Casa

Napoleão Mira

Escritor

Há sempre um instante, breve mas imenso, em que o coração se descompassa e o tempo abranda: é o momento em que, ao longe, se avista a torre altaneira da igreja matriz da minha pátria: Entradas. Não é apenas pedra. É farol, é azimute, é a bússola emocional que nos devolve à infância. A partir dali, o caminho já não é estrada, é memória.
Tudo o que fomos regressa connosco: os verões intermináveis, o ondular das searas, o chiar dos carros de bestas, o riso das tardes sem pressa. E de repente percebemos que o regresso não é apenas um destino, é uma forma de sermos outra vez inteiros.
Os cheiros chegam primeiro que as pessoas. São eles que nos anunciam o regresso antes mesmo de se abrir o postigo por onde se propagam. Vêm das cozinhas, lá ao fundo, onde fervem panelas antigas, tachos com histórias que não cabem em receitas. Misturam-se o refogado, o estalar da banha, a carne frita, o pão mole e o café acabado de fazer na “chocolatêra”. É um espólio existencial em forma de aroma, um inventário invisível que nos percorre os sentidos a velocidades vertiginosas. Cada cheiro um rosto. Cada travo uma lembrança. Depois, o silêncio. Esse absoluto e imperturbável silêncio que domina a vida das aldeias e que nenhum ruído urbano consegue compreender. Não é ausência de som. É presença de alma. É o som do vento a varrer as ruas desertas, o tilintar de um portão mal fechado, o coaxar distante de uma rã que insiste em viver no tanque. É um silêncio que fala, que sussurra, que nos obriga a ouvir-nos por dentro. E quando se ouve o próprio coração…, é sinal de que se está de volta. Voltar ao Alentejo é também reencontrar os rituais de amizade. Aqui, o tempo mede-se pelo número de cadeiras à volta da mesa. Cada visita é um pretexto, cada garrafa aberta um símbolo de fidelidade à terra e aos seus. As conversas demoram-se, repetem-se, enchem-se de silêncios cúmplices. As gargalhadas misturam-se com as migalhas do pão e as migalhas das memórias. Há um saber antigo em cada gesto, uma cortesia sem cerimónia, um respeito que não precisa de palavras.

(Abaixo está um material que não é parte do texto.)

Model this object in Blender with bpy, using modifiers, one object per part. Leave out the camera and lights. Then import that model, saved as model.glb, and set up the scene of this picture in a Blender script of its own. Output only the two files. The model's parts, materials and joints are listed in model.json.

E claro, as intermináveis e assustadoras rodadas de minis. Esse troféu comemorativo alentejano que, entretanto, os urbanos também levaram para as suas vidas, mas sem a classe dos daqui. Porque um alentejano segura sempre a mini ao peito, como quem ampara um segredo, e canta. Canta em coro, com o coração a pulsar de ternura. Canta para espantar a saudade, ou talvez para lhe dar guarida.

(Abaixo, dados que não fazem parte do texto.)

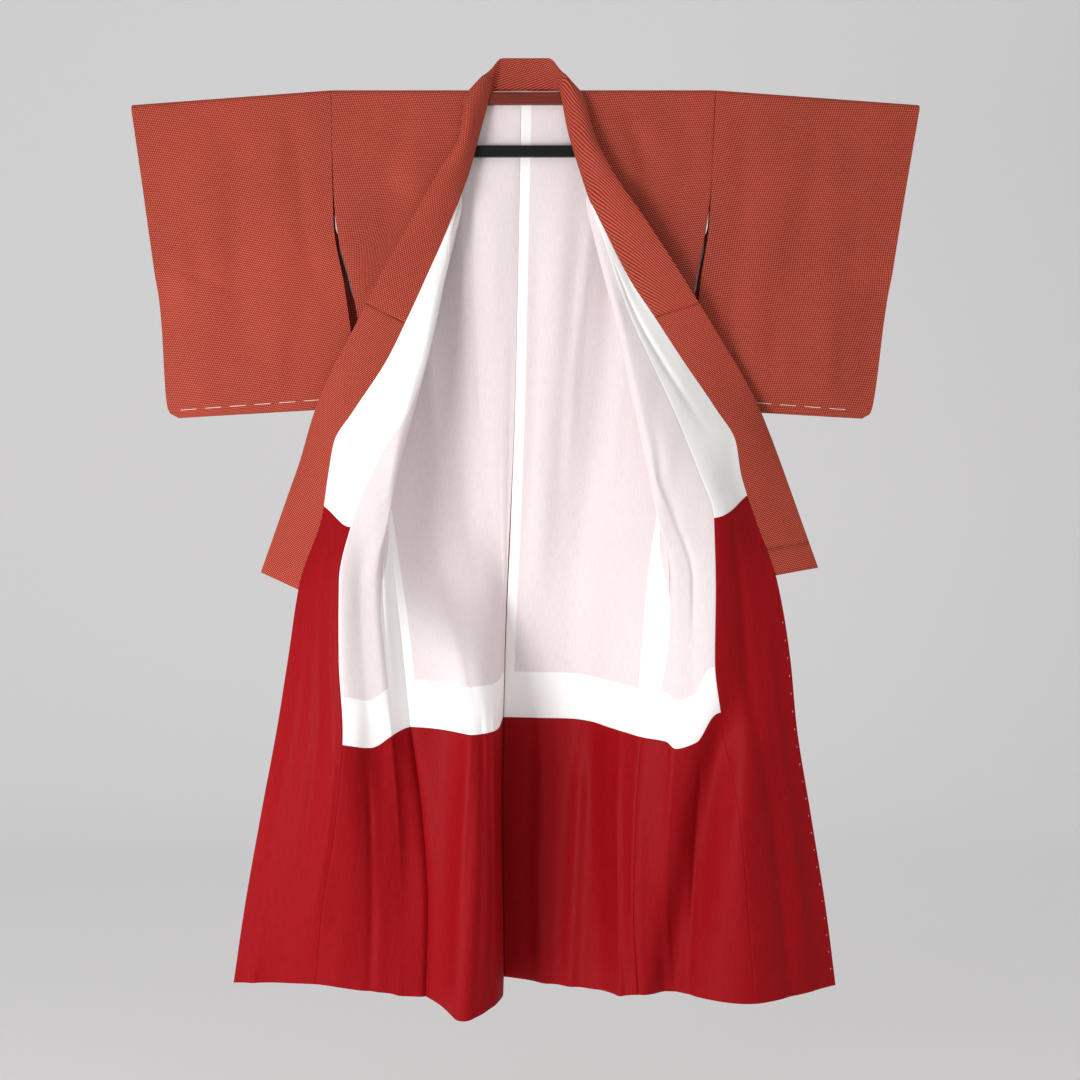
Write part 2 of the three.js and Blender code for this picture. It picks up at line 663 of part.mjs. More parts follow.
function collarSide(side, seamPoints) {
  const sign = side === "left" ? -1 : 1;
  const curves = columnCurves(COLLAR[side]);
  const firstRow = FOLD_TURNS.length - 1;
  return rowList(firstRow, COLLAR_END_ROW).map((row) => {
    const seam = seamPoints[row];
    const at = Object.fromEntries(COLLAR_COLUMNS.slice(1).map((name) => [name, curves[name](seam.z)]));
    const free = new THREE.Vector3(sign * at.free, at.freeY, at.freeZ);
    return collarRung(seam, free, at.belly, at.lift);
  });
}

function neckRungs(sign) {
  return NECK.seam.map((_, i) => collarRung(
    new THREE.Vector3(sign * NECK.seam[i], NECK.seamY[i], NECK.seamZ[i]),
    new THREE.Vector3(sign * NECK.free[i], NECK.freeY[i], NECK.freeZ[i]), NECK.belly[i], 0));
}

function addCollarPiece(name, rungs, trims) {
  const grid = gridOf(rungs.map((_, i) => i), () => COLLAR_STEPS.map((_, j) => j),
    (i, j) => rungs[i][j], 1);
  const half = COLLAR_THICKNESS / 2;
  addPiece(name, wallGeometry(trimmed(grid, trims), -half, half), PATTERNED_SILK);
}

const seams = { left: addBodySide("left"), right: addBodySide("right") };
const collar = { left: collarSide("left", seams.left), right: collarSide("right", seams.right) };
const overcollarRows = OVERCOLLAR_ROW - FOLD_TURNS.length + 2;
const neckAndOvercollar = [
  ...collar.left.slice(0, overcollarRows).reverse(),
  ...neckRungs(-1).reverse(),
  ...neckRungs(1).slice(1),
  ...collar.right.slice(0, overcollarRows),
];
const flatRungs = OVERCOLLAR_ROW - NECK_END_ROW;
const neckTrim = (rung) => {
  const nearEnd = rung < flatRungs || rung >= neckAndOvercollar.length - flatRungs;
  return nearEnd ? EDGE_TRIM : COLLAR_NECK_TRIM;
};
addCollarPiece("collar_neck", neckAndOvercollar,
  { first: neckTrim, top: halfGap, bottom: halfGap });
for (const side of ["left", "right"]) {
  addCollarPiece(`collar_${side}`, collar[side].slice(overcollarRows - 1),
    { first: EDGE_TRIM, top: halfGap });
}

// Sleeve: a flat tube whose front and back walls join over the arm and along the bottom. It is
// open to the body side, and at the outer side down to the end of the cuff opening.
function addSleeve(side) {
  const sign = side === "left" ? -1 : 1;
  const edge = (name) => {
    const { share, x, z } = SLEEVE_EDGES[side][name];
    return { x: smoothCurve(share, x), z: smoothCurve(share, z) };
  };
  const [inner, outer] = [edge("inner"), edge("outer")];
  const bodyEdge = columnCurves(FRONT[side]);
  const mix = THREE.MathUtils.lerp;
  const middlePoint = (share, step) => new THREE.Vector3(
    sign * mix(inner.x(share), outer.x(share), step), 0, mix(inner.z(share), outer.z(share), step));
  const halfDepth = (share, step) => {
    const swell = Math.sin(Math.PI * Math.min(share * 1.25, 1) * 0.5);
    const towardHem = THREE.MathUtils.smoothstep(share, 0.8, 1);
    const rounded = mix(ROLL_RADIUS, SLEEVE_FULLNESS, swell) * (1 - 0.75 * towardHem);
    const besideBody = -bodyEdge.sideY(inner.z(share));
    const atBody = share < JOINED_SHARE ? besideBody : rounded;
    const closing = THREE.MathUtils.smoothstep(share, CUFF_OPENING_SHARE, CUFF_OPENING_SHARE + 0.1);
    const pinch = closing * THREE.MathUtils.smoothstep(step, 0.72, 1);
    const open = mix(atBody, rounded, THREE.MathUtils.smoothstep(step, 0, 0.3));
    return mix(open, CLOSED_HALF_WIDTH, pinch);
  };
  const topRow = (turn, facing, step) => {
    const angle = (turn * Math.PI) / 2;
    const point = middlePoint(0, step);
    point.y = facing * ROLL_RADIUS * Math.sin(angle);
    point.z += ROLL_RADIUS * Math.cos(angle);
    return point;
  };
  const wallRow = (share, facing, step) => {
    const point = middlePoint(share, step);
    point.y = facing * halfDepth(share, step);
    return point;
  };
  const ring = (step) => [
    ...[...SLEEVE_TURNS].reverse().map((turn) => topRow(turn, 1, step)),
    topRow(0, 1, step),
    ...SLEEVE_TURNS.map((turn) => topRow(turn, -1, step)),
    ...SLEEVE_ROWS.map((share) => wallRow(share, -1, step)),
    middlePoint(1, step),
    ...[...SLEEVE_ROWS].reverse().map((share) => wallRow(share, 1, step)),
  ];
  const rings = SLEEVE_STEPS.map(ring);
  addPiece(`sleeve_${side}`, tubeGeometry(rings, sign), PATTERNED_SILK);
}

// A closed wall through rings of points, from its lining side to its outer side
function tubeGeometry(rings, sign) {
  const count = rings[0].length;
  const normalAt = (i, j) => {
    const along = new THREE.Vector3().subVectors(
      rings[Math.min(i + 1, rings.length - 1)][j], rings[Math.max(i - 1, 0)][j]);
    const around = new THREE.Vector3().subVectors(
      rings[i][(j + 1) % count], rings[i][(j + count - 1) % count]);
    return around.cross(along).normalize().multiplyScalar(sign);
  };
  const positions = [];
  for (const offset of [OUTER_REACH, -LINING_REACH]) {
    rings.forEach((ring, i) => ring.forEach((p, j) => {
      positions.push(...p.clone().addScaledVector(normalAt(i, j), offset).toArray());
    }));
  }
  const layer = rings.length * count;
  const at = (i, j, k) => k * layer + i * count + (j % count);
  const index = [];
  const quad = (a, b, c, d) => {
    if (sign > 0) index.push(a, b, c, a, c, d);
    else index.push(a, c, b, a, d, c);
  };
  for (let j = 0; j < count; j += 1) {
    for (let i = 0; i < rings.length - 1; i += 1) {
      quad(at(i, j, 0), at(i, j + 1, 0), at(i + 1, j + 1, 0), at(i + 1, j, 0));
      quad(at(i, j, 1), at(i + 1, j, 1), at(i + 1, j + 1, 1), at(i, j + 1, 1));
    }
    quad(at(0, j, 0), at(0, j, 1), at(0, j + 1, 1), at(0, j + 1, 0));
    const end = rings.length - 1;
    quad(at(end, j, 0), at(end, j + 1, 0), at(end, j + 1, 1), at(end, j, 1));
  }
  const geometry = new THREE.BufferGeometry();
  geometry.setAttribute("position", new THREE.Float32BufferAttribute(positions, 3));
  geometry.setIndex(index);
  geometry.computeVertexNormals();
  return geometry;
}

addSleeve("left");
addSleeve("right");

// Bar section with a round top, extruded along the bar
function barGeometry(length) {
  const half = BAR_THICKNESS / 2;
  const section = new THREE.Shape();
  section.moveTo(-half, BAR_BOTTOM);
  section.lineTo(half, BAR_BOTTOM);
  section.lineTo(half, ROLL_CENTRE_Z);
  section.absarc(0, ROLL_CENTRE_Z, half, 0, Math.PI, false);
  const settings = { depth: length, bevelEnabled: false, curveSegments: 12 };
  const geometry = new THREE.ExtrudeGeometry(section, settings);
  geometry.translate(0, 0, -length / 2);
  geometry.rotateX(Math.PI / 2);
  geometry.rotateZ(Math.PI / 2);
  return geometry;
}

const hanger = new THREE.Group();
kimono.add(hanger);
addPiece("shoulder_bar", barGeometry(2 * BAR_HALF_LENGTH), BROWN_BAR, hanger);
for (const [name, sign] of [["left", -1], ["right", 1]]) {
  const arm = new THREE.Group();
  arm.position.x = sign * (BAR_HALF_LENGTH + LAYER_GAP);
  arm.rotation.y = sign * ARM_DROOP;
  hanger.add(arm);
  const rod = addPiece(`arm_${name}`, barGeometry(ARM_LENGTH), BROWN_BAR, arm);
  rod.position.x = sign * (ARM_LENGTH / 2 + 2 * LAYER_GAP);
  const strutTop = BAR_BOTTOM - LAYER_GAP;
  const strutBottom = LOWER_BAR.centreZ + LOWER_BAR.height / 2 + LAYER_GAP;
  const plate = new THREE.BoxGeometry(STRUT.width, STRUT.thickness, strutTop - strutBottom);
  const strut = addPiece(`strut_${name}`, plate, BLACK_BAR, hanger);
  strut.position.set(sign * STRUT.offset, 0, (strutTop + strutBottom) / 2);
}
const barShape = new THREE.BoxGeometry(LOWER_BAR.length, LOWER_BAR.thickness, LOWER_BAR.height);
const lowerBar = addPiece("lower_bar", barShape, BLACK_BAR, hanger);
lowerBar.position.z = LOWER_BAR.centreZ;

export default kimono;
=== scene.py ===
"""Lined kimono hung open on a two-bar hanger.

Metres in Blender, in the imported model's frame: X to the viewer's right, the open front faces
-Y, Z up, and the origin at the middle of the shoulder bar. The garment's sizes below are in
millimetres, as a maker would note them, and are turned to metres when a mesh is made.
"left" and "right" are as seen from the front.
"""

import math

import bpy
import numpy as np
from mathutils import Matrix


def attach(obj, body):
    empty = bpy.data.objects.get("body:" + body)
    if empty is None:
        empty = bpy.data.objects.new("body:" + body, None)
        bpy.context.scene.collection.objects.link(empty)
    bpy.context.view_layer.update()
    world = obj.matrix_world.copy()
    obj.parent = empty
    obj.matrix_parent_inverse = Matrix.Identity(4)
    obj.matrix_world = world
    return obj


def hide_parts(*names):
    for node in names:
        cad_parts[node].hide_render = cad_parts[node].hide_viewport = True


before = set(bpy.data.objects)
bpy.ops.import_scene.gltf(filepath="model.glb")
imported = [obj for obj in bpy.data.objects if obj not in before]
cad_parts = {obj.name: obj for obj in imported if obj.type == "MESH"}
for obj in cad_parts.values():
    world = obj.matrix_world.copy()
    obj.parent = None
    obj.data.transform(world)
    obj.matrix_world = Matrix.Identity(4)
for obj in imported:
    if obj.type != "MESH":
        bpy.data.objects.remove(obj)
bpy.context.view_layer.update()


# Shoulder bar and its two arms: a stained and varnished wooden section with a round top. The
# varnish gives the eye a warm red-brown with faint lengthwise grain and a soft shine.

def linear(code):
    """sRGB hex turned linear: below 0.04045 a straight line, above it a 2.4 power."""
    values = [int(code[i:i + 2], 16) / 255 for i in (1, 3, 5)]
    return [v / 12.92 if v <= 0.04045 else ((v + 0.055) / 1.055) ** 2.4 for v in values] + [1.0]


def add_node(tree, kind, settings=None, links=None):
    """One shader node: settings are its properties or its inputs' values, links its inputs."""
    node = tree.nodes.new("ShaderNode" + kind)
    for name, value in (settings or {}).items():
        if isinstance(name, str) and hasattr(node, name) and name not in node.inputs:
            setattr(node, name, value)
        else:
            node.inputs[name].default_value = value
    for name, source in (links or {}).items():
        tree.links.new(source, node.inputs[name])
    return node


def new_material(name, **shader):
    """A material with its Principled shader's own sockets set, and its texture coordinates."""
    material = bpy.data.materials.new(name)
    material.use_nodes = True
    tree = material.node_tree
    surface = tree.nodes["Principled BSDF"]
    for socket, value in shader.items():
        surface.inputs[socket.replace("_", " ")].default_value = value
    return material, tree, surface, add_node(tree, "TexCoord").outputs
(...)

À noite, quando o calor se recolhe e a lua acende o caminho, as aldeias respiram uma calma quase sagrada. É a “praia dos alentejanos”, como lhe chamamos, esse ritual antigo de se sentar à porta, ao sereno, a ver passar a pouca vida que resta nas ruas. Os velhos contam histórias que já ninguém ouve, os cães ladram a fantasmas conhecidos e há sempre alguém que comenta o tempo, como se o tempo ainda fosse coisa que se pudesse dominar. E é nesse instante, nesse compasso entre o silêncio e a memória, entre a brisa morna e o cheiro da terra, que se percebe o que é, de verdade, regressar a casa. Não é apenas voltar ao lugar onde nascemos. É voltar a ser quem éramos antes de partir. É reencontrar o eixo que o mundo moderno nos roubou. É, por um breve momento, sentir que tudo o que fomos, somos e seremos cabe na sombra daquela torre altaneira, a mesma que, desde sempre, nos aponta o caminho de volta ao coração.